> _INFORMATION SUPPLIED_
------------
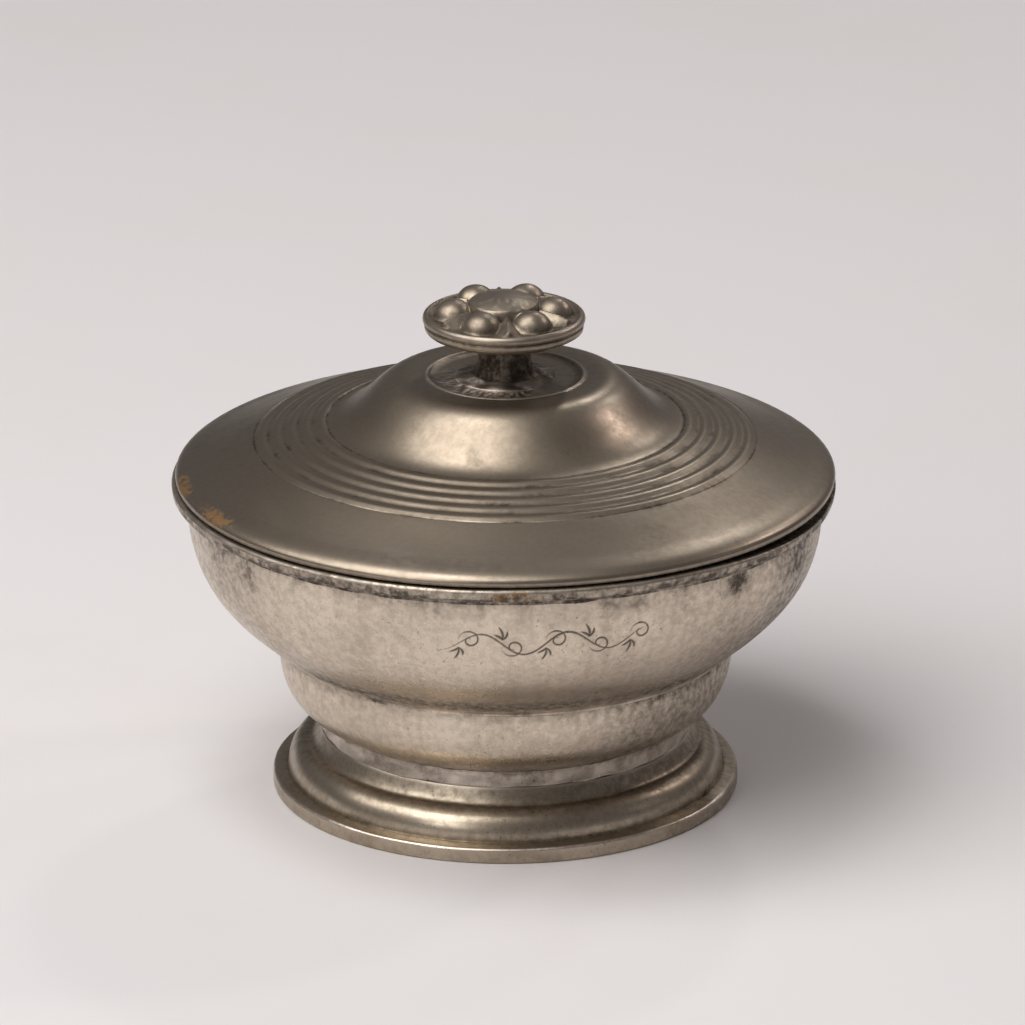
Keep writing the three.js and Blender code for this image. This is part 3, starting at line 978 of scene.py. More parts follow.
@dataclass
class Foot:
    """The foot: plate, groove, swelling, shelf, flare and lip, open underneath."""

    finish: bpy.types.Material
    solder: bpy.types.Material
    plate_height: float = 3.0
    groove_width: float = 2.9
    swell_width: float = 4.0
    shelf_height: float = 8.85
    lip_radius: float = 35.9
    bore_radius: float = 27.5
    wall: float = 1.9

    def build(self) -> list[bpy.types.Object]:
        """Makes the foot and the solder on it.

        Returns:
            The pieces.
        """
        return [self.ring(), self.solder_band()]

    def ring(self) -> bpy.types.Object:
        """The casting itself, worn at its edges and dark in its grooves.

        Returns:
            The piece.
        """
        radius, _, top = node_extent("foot_ring")
        groove = radius - self.groove_width
        shelf = groove - self.swell_width
        inner = groove - self.wall
        outline = (
            Outline()
            .line((inner, 0.0), spacing=3.0)
            .line((radius - 0.25, 0.0), (radius, 0.3), (radius, self.plate_height - 0.35))
            .line((radius - 0.3, self.plate_height), spacing=0.5)
            .line((groove + 0.25, self.plate_height + 0.3), spacing=0.7)
            .line((groove - 0.05, self.plate_height + 0.15), spacing=0.3)
            .arc((shelf, self.plate_height + 0.4), self.swell_width, 5.45, 0, 88, spacing=0.5)
            .line((shelf - 0.3, self.shelf_height), spacing=0.4)
            .bow((-0.8, 0.05), (0.75, -1.45), (self.lip_radius - 0.05, top - 0.1), spacing=0.3)
            .line((self.lip_radius - 0.15, top), spacing=0.3)
            .line((self.bore_radius, top), (self.bore_radius, top - self.wall), spacing=3.0)
            .bow((6.0, -2.0), (-1.2, 4.6), (inner, 0.0), spacing=2.0)
        )
        dents = Unevenness(11, 16, 9.0)
        dirt = Unevenness(12, 30, 6.0)

        def relief(a: Array, r: Array, z: Array) -> Array:
            """Dents all over but at the edge that stands on the table."""
            return 0.035 * dents.at(a, r + z) * ramp(z, 0.0, 1.0)

        def grime(a: Array, r: Array, z: Array) -> Array:
            """Dirt in the groove and inside, and painted shade under the lip and on the plate's
            right.

            Args:
                a: Azimuths in radians.
                r: Radii.
                z: Heights.

            Returns:
                The shares.
            """
            patchy = 0.75 + 0.35 * dirt.at(a, z)
            in_groove = bell(r, groove, 0.45) * bell(z, self.plate_height + 0.3, 0.7)
            # painted shade under the lip, patchy
            shade_under_lip = bell(z, 10.9, 0.9) * ramp(r, 34.0, 35.0) * ramp(r, 37.4, 36.2)
            underneath = 0.35 * ramp(r, inner + 0.6, inner - 0.6)
            # painted shade: the right side of the plate and swelling is darkened
            broad_darkening = 0.3 * ramp(turn_from(a, 0.0), 35.0, 75.0) * ramp(r, 41.0, 43.0)
            return patchy * (0.4 * in_groove + 0.1 * shade_under_lip) + underneath + broad_darkening

        def wear(a: Array, r: Array, z: Array) -> Array:
            """Rubbed edges of the plate and of the lip.

            Args:
                a: Azimuths in radians.
                r: Radii.
                z: Heights.

            Returns:
                The shares.
            """
            edge = bell(r, radius - 0.15, 0.22) * bell(z, self.plate_height - 0.15, 0.25)
            lip = bell(z, top, 0.3) * bell(r, self.lip_radius, 0.3)
            return edge * (0.65 + 0.3 * dirt.at(a, z)) + 0.5 * lip

        return TurnedPiece(
            "foot_casting",
            "foot_ring",
            Body.BOWL,
            "foot_pewter",
            outline.worn(0.13),
            even_turn(320),
            relief=relief,
            marks={Mark.GRIME_AND_SHADE: grime, Mark.WEAR: wear},
        ).build(self.finish)

    def solder_band(self) -> bpy.types.Object:
        """The uneven band of solder between the foot's lip and the belly.

        Returns:
            The piece.
        """
        _, low, high = node_extent("foot_solder")
        outline = (
            Outline()
            .line((30.5, low - 0.4), spacing=2.0)
            .line((35.7, low - 0.4), (35.8, low - 0.2), spacing=0.3)
            .bow((-0.3, 0.8), (-0.1, -0.8), (35.4, low + 2.75), spacing=0.3)
            .line((34.9, low + 2.6), (31.5, low + 0.9), spacing=0.6)
        )
        lumps = Unevenness(21, 40, 3.0)
        blotches = Unevenness(22, 26, 5.0)

        def relief(a: Array, r: Array, z: Array) -> Array:
            """Lumps all over."""
            return 0.09 * lumps.at(a, r + z)

        def grime(a: Array, r: Array, z: Array) -> Array:
            """Blotches, and more dirt at the upper edge."""
            top_edge = 0.3 * ramp(z, low + 1.4, low + 2.7)
            return 0.2 + 0.15 * blotches.at(a, z) + top_edge

        def wear(a: Array, r: Array, z: Array) -> Array:
            """Blotches that were scraped."""
            return 0.2 * ramp(blotches.at(a, 2 * z), 0.0, 1.0)

        return TurnedPiece(
            "foot_solder_band",
            "foot_solder",
            Body.BOWL,
            "solder",
            outline.worn(0.12),
            even_turn(320),
            relief=relief,
            marks={Mark.GRIME_AND_SHADE: grime, Mark.WEAR: wear},
        ).build(self.solder)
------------
Set down every line of the listing above again, exactly as given.

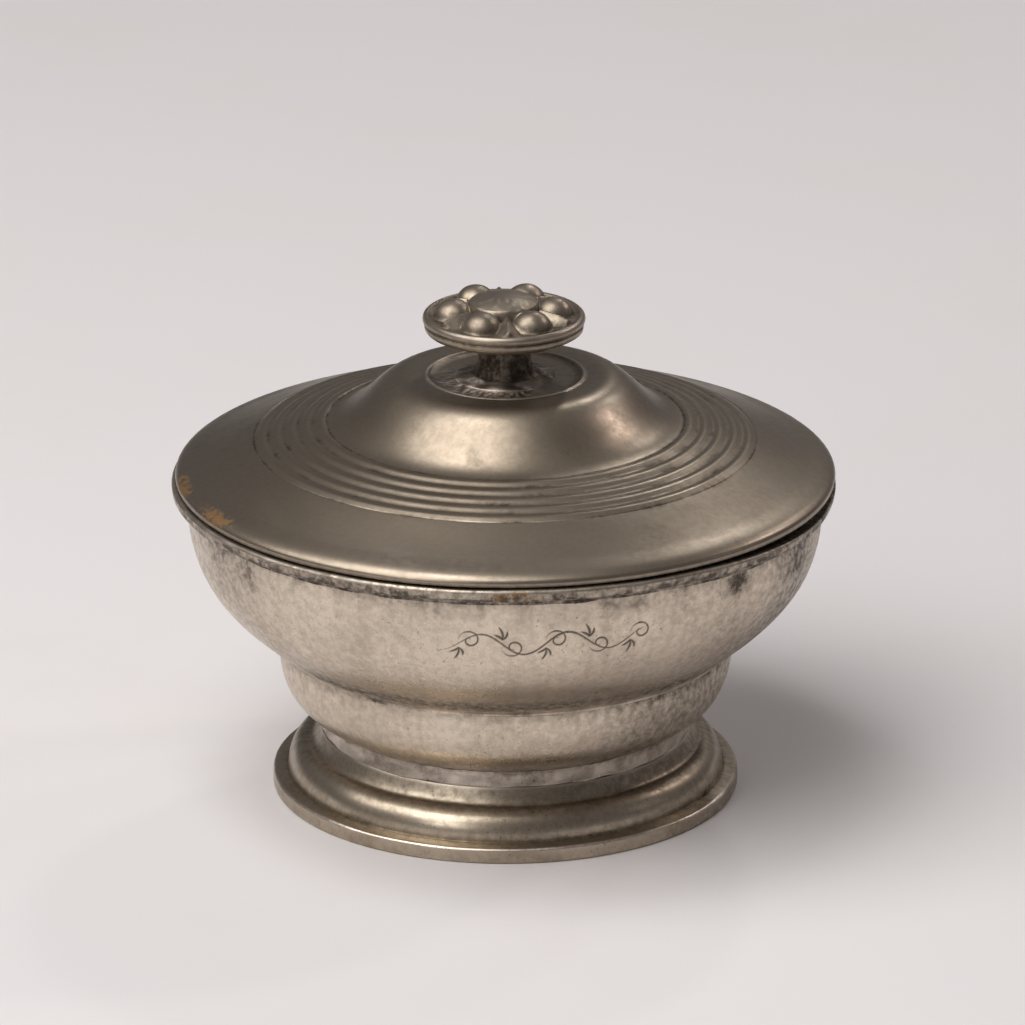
Keep writing the three.js and Blender code for this image. This is part 3, starting at line 978 of scene.py. More parts follow.
@dataclass
class Foot:
    """The foot: plate, groove, swelling, shelf, flare and lip, open underneath."""

    finish: bpy.types.Material
    solder: bpy.types.Material
    plate_height: float = 3.0
    groove_width: float = 2.9
    swell_width: float = 4.0
    shelf_height: float = 8.85
    lip_radius: float = 35.9
    bore_radius: float = 27.5
    wall: float = 1.9

    def build(self) -> list[bpy.types.Object]:
        """Makes the foot and the solder on it.

        Returns:
            The pieces.
        """
        return [self.ring(), self.solder_band()]

    def ring(self) -> bpy.types.Object:
        """The casting itself, worn at its edges and dark in its grooves.

        Returns:
            The piece.
        """
        radius, _, top = node_extent("foot_ring")
        groove = radius - self.groove_width
        shelf = groove - self.swell_width
        inner = groove - self.wall
        outline = (
            Outline()
            .line((inner, 0.0), spacing=3.0)
            .line((radius - 0.25, 0.0), (radius, 0.3), (radius, self.plate_height - 0.35))
            .line((radius - 0.3, self.plate_height), spacing=0.5)
            .line((groove + 0.25, self.plate_height + 0.3), spacing=0.7)
            .line((groove - 0.05, self.plate_height + 0.15), spacing=0.3)
            .arc((shelf, self.plate_height + 0.4), self.swell_width, 5.45, 0, 88, spacing=0.5)
            .line((shelf - 0.3, self.shelf_height), spacing=0.4)
            .bow((-0.8, 0.05), (0.75, -1.45), (self.lip_radius - 0.05, top - 0.1), spacing=0.3)
            .line((self.lip_radius - 0.15, top), spacing=0.3)
            .line((self.bore_radius, top), (self.bore_radius, top - self.wall), spacing=3.0)
            .bow((6.0, -2.0), (-1.2, 4.6), (inner, 0.0), spacing=2.0)
        )
        dents = Unevenness(11, 16, 9.0)
        dirt = Unevenness(12, 30, 6.0)

        def relief(a: Array, r: Array, z: Array) -> Array:
            """Dents all over but at the edge that stands on the table."""
            return 0.035 * dents.at(a, r + z) * ramp(z, 0.0, 1.0)

        def grime(a: Array, r: Array, z: Array) -> Array:
            """Dirt in the groove and inside, and painted shade under the lip and on the plate's
            right.

            Args:
                a: Azimuths in radians.
                r: Radii.
                z: Heights.

            Returns:
                The shares.
            """
            patchy = 0.75 + 0.35 * dirt.at(a, z)
            in_groove = bell(r, groove, 0.45) * bell(z, self.plate_height + 0.3, 0.7)
            # painted shade under the lip, patchy
            shade_under_lip = bell(z, 10.9, 0.9) * ramp(r, 34.0, 35.0) * ramp(r, 37.4, 36.2)
            underneath = 0.35 * ramp(r, inner + 0.6, inner - 0.6)
            # painted shade: the right side of the plate and swelling is darkened
            broad_darkening = 0.3 * ramp(turn_from(a, 0.0), 35.0, 75.0) * ramp(r, 41.0, 43.0)
            return patchy * (0.4 * in_groove + 0.1 * shade_under_lip) + underneath + broad_darkening

        def wear(a: Array, r: Array, z: Array) -> Array:
            """Rubbed edges of the plate and of the lip.

            Args:
                a: Azimuths in radians.
                r: Radii.
                z: Heights.

            Returns:
                The shares.
            """
            edge = bell(r, radius - 0.15, 0.22) * bell(z, self.plate_height - 0.15, 0.25)
            lip = bell(z, top, 0.3) * bell(r, self.lip_radius, 0.3)
            return edge * (0.65 + 0.3 * dirt.at(a, z)) + 0.5 * lip

        return TurnedPiece(
            "foot_casting",
            "foot_ring",
            Body.BOWL,
            "foot_pewter",
            outline.worn(0.13),
            even_turn(320),
            relief=relief,
            marks={Mark.GRIME_AND_SHADE: grime, Mark.WEAR: wear},
        ).build(self.finish)

    def solder_band(self) -> bpy.types.Object:
        """The uneven band of solder between the foot's lip and the belly.

        Returns:
            The piece.
        """
        _, low, high = node_extent("foot_solder")
        outline = (
            Outline()
            .line((30.5, low - 0.4), spacing=2.0)
            .line((35.7, low - 0.4), (35.8, low - 0.2), spacing=0.3)
            .bow((-0.3, 0.8), (-0.1, -0.8), (35.4, low + 2.75), spacing=0.3)
            .line((34.9, low + 2.6), (31.5, low + 0.9), spacing=0.6)
        )
        lumps = Unevenness(21, 40, 3.0)
        blotches = Unevenness(22, 26, 5.0)

        def relief(a: Array, r: Array, z: Array) -> Array:
            """Lumps all over."""
            return 0.09 * lumps.at(a, r + z)

        def grime(a: Array, r: Array, z: Array) -> Array:
            """Blotches, and more dirt at the upper edge."""
            top_edge = 0.3 * ramp(z, low + 1.4, low + 2.7)
            return 0.2 + 0.15 * blotches.at(a, z) + top_edge

        def wear(a: Array, r: Array, z: Array) -> Array:
            """Blotches that were scraped."""
            return 0.2 * ramp(blotches.at(a, 2 * z), 0.0, 1.0)

        return TurnedPiece(
            "foot_solder_band",
            "foot_solder",
            Body.BOWL,
            "solder",
            outline.worn(0.12),
            even_turn(320),
            relief=relief,
            marks={Mark.GRIME_AND_SHADE: grime, Mark.WEAR: wear},
        ).build(self.solder)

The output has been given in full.